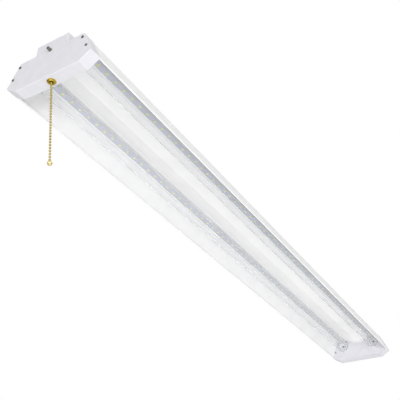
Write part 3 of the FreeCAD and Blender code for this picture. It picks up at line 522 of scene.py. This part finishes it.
# ---------------------------------------------------------------- stage
def world_light():
    """Soft light on matt surfaces; plain white where the world is seen, mirrored or refracted."""
    world = bpy.data.worlds.new("studio")
    bpy.context.scene.world = world
    world.use_nodes = True
    tree = world.node_tree
    soft = tree.nodes["Background"]
    soft.inputs["Color"].default_value = WHITE
    soft.inputs["Strength"].default_value = WORLD_STRENGTH
    plain = tree.nodes.new("ShaderNodeBackground")
    plain.inputs["Color"].default_value = WHITE
    plain.inputs["Strength"].default_value = 1.0
    path = tree.nodes.new("ShaderNodeLightPath")
    seen = path.outputs["Is Camera Ray"]
    for name in ("Is Glossy Ray", "Is Transmission Ray"):
        either = tree.nodes.new("ShaderNodeMath")
        either.operation = "MAXIMUM"
        tree.links.new(seen, either.inputs[0])
        tree.links.new(path.outputs[name], either.inputs[1])
        seen = either.outputs["Value"]
    mix = tree.nodes.new("ShaderNodeMixShader")
    tree.links.new(seen, mix.inputs["Fac"])
    tree.links.new(soft.outputs["Background"], mix.inputs[1])
    tree.links.new(plain.outputs["Background"], mix.inputs[2])
    tree.links.new(mix.outputs["Shader"], tree.nodes["World Output"].inputs["Surface"])


def floor():
    reach, z = FLOOR_REACH, -FLOOR_DROP
    data = bpy.data.meshes.new("floor")
    data.from_pydata([(-reach, -reach, z), (reach, -reach, z), (reach, reach, z),
                      (-reach, reach, z)], [], [(0, 1, 2, 3)])
    piece = bpy.data.objects.new("floor", data)
    bpy.context.scene.collection.objects.link(piece)
    data.materials.append(surface("pale_floor", (0.8, 0.8, 0.8), (0.84, 0.84, 0.84),
                                  (0.6, 0.8), 60, 0.05))


def soft_lamp(name, place, target, size, power):
    data = bpy.data.lights.new(name, "AREA")
    data.shape = "DISK"
    data.size = size
    data.energy = power
    lamp = bpy.data.objects.new(name, data)
    bpy.context.scene.collection.objects.link(lamp)
    lamp.location = place
    lamp.rotation_euler = (Vector(target) - Vector(place)).to_track_quat("-Z", "Y").to_euler()
    lamp.visible_camera = False


def camera():
    data = bpy.data.cameras.new("camera")
    data.lens = CAMERA_LENS
    data.sensor_width = SENSOR_WIDTH
    data.clip_start = CLIP_START
    eye = bpy.data.objects.new("camera", data)
    bpy.context.scene.collection.objects.link(eye)
    right, down = Vector(CAMERA_RIGHT), Vector(CAMERA_DOWN)
    forward = right.cross(down)
    turn = Matrix((right, -down, -forward)).transposed()
    eye.matrix_world = Matrix.Translation(CAMERA_PLACE) @ turn.to_4x4()
    bpy.context.scene.camera = eye


dress_nodes()
for tube_side in ("left", "right"):
    tube_piece(tube_side)
    led_pieces(tube_side)
chain_pieces()
world_light()
floor()
camera()
for lamp in LAMPS:
    soft_lamp(*lamp)
bpy.context.scene.view_settings.view_transform = "Standard"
════════
# Exercise description
Extract each line of the listing above, copying it word for word.

# Output of the task
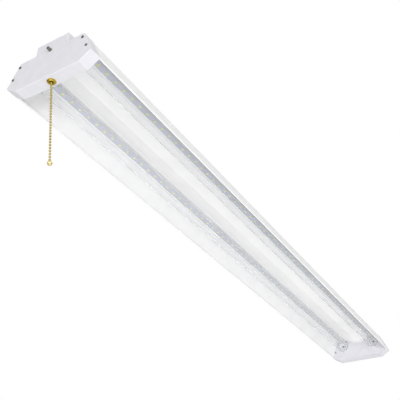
Write part 3 of the FreeCAD and Blender code for this picture. It picks up at line 522 of scene.py. This part finishes it.
# ---------------------------------------------------------------- stage
def world_light():
    """Soft light on matt surfaces; plain white where the world is seen, mirrored or refracted."""
    world = bpy.data.worlds.new("studio")
    bpy.context.scene.world = world
    world.use_nodes = True
    tree = world.node_tree
    soft = tree.nodes["Background"]
    soft.inputs["Color"].default_value = WHITE
    soft.inputs["Strength"].default_value = WORLD_STRENGTH
    plain = tree.nodes.new("ShaderNodeBackground")
    plain.inputs["Color"].default_value = WHITE
    plain.inputs["Strength"].default_value = 1.0
    path = tree.nodes.new("ShaderNodeLightPath")
    seen = path.outputs["Is Camera Ray"]
    for name in ("Is Glossy Ray", "Is Transmission Ray"):
        either = tree.nodes.new("ShaderNodeMath")
        either.operation = "MAXIMUM"
        tree.links.new(seen, either.inputs[0])
        tree.links.new(path.outputs[name], either.inputs[1])
        seen = either.outputs["Value"]
    mix = tree.nodes.new("ShaderNodeMixShader")
    tree.links.new(seen, mix.inputs["Fac"])
    tree.links.new(soft.outputs["Background"], mix.inputs[1])
    tree.links.new(plain.outputs["Background"], mix.inputs[2])
    tree.links.new(mix.outputs["Shader"], tree.nodes["World Output"].inputs["Surface"])


def floor():
    reach, z = FLOOR_REACH, -FLOOR_DROP
    data = bpy.data.meshes.new("floor")
    data.from_pydata([(-reach, -reach, z), (reach, -reach, z), (reach, reach, z),
                      (-reach, reach, z)], [], [(0, 1, 2, 3)])
    piece = bpy.data.objects.new("floor", data)
    bpy.context.scene.collection.objects.link(piece)
    data.materials.append(surface("pale_floor", (0.8, 0.8, 0.8), (0.84, 0.84, 0.84),
                                  (0.6, 0.8), 60, 0.05))


def soft_lamp(name, place, target, size, power):
    data = bpy.data.lights.new(name, "AREA")
    data.shape = "DISK"
    data.size = size
    data.energy = power
    lamp = bpy.data.objects.new(name, data)
    bpy.context.scene.collection.objects.link(lamp)
    lamp.location = place
    lamp.rotation_euler = (Vector(target) - Vector(place)).to_track_quat("-Z", "Y").to_euler()
    lamp.visible_camera = False


def camera():
    data = bpy.data.cameras.new("camera")
    data.lens = CAMERA_LENS
    data.sensor_width = SENSOR_WIDTH
    data.clip_start = CLIP_START
    eye = bpy.data.objects.new("camera", data)
    bpy.context.scene.collection.objects.link(eye)
    right, down = Vector(CAMERA_RIGHT), Vector(CAMERA_DOWN)
    forward = right.cross(down)
    turn = Matrix((right, -down, -forward)).transposed()
    eye.matrix_world = Matrix.Translation(CAMERA_PLACE) @ turn.to_4x4()
    bpy.context.scene.camera = eye


dress_nodes()
for tube_side in ("left", "right"):
    tube_piece(tube_side)
    led_pieces(tube_side)
chain_pieces()
world_light()
floor()
camera()
for lamp in LAMPS:
    soft_lamp(*lamp)
bpy.context.scene.view_settings.view_transform = "Standard"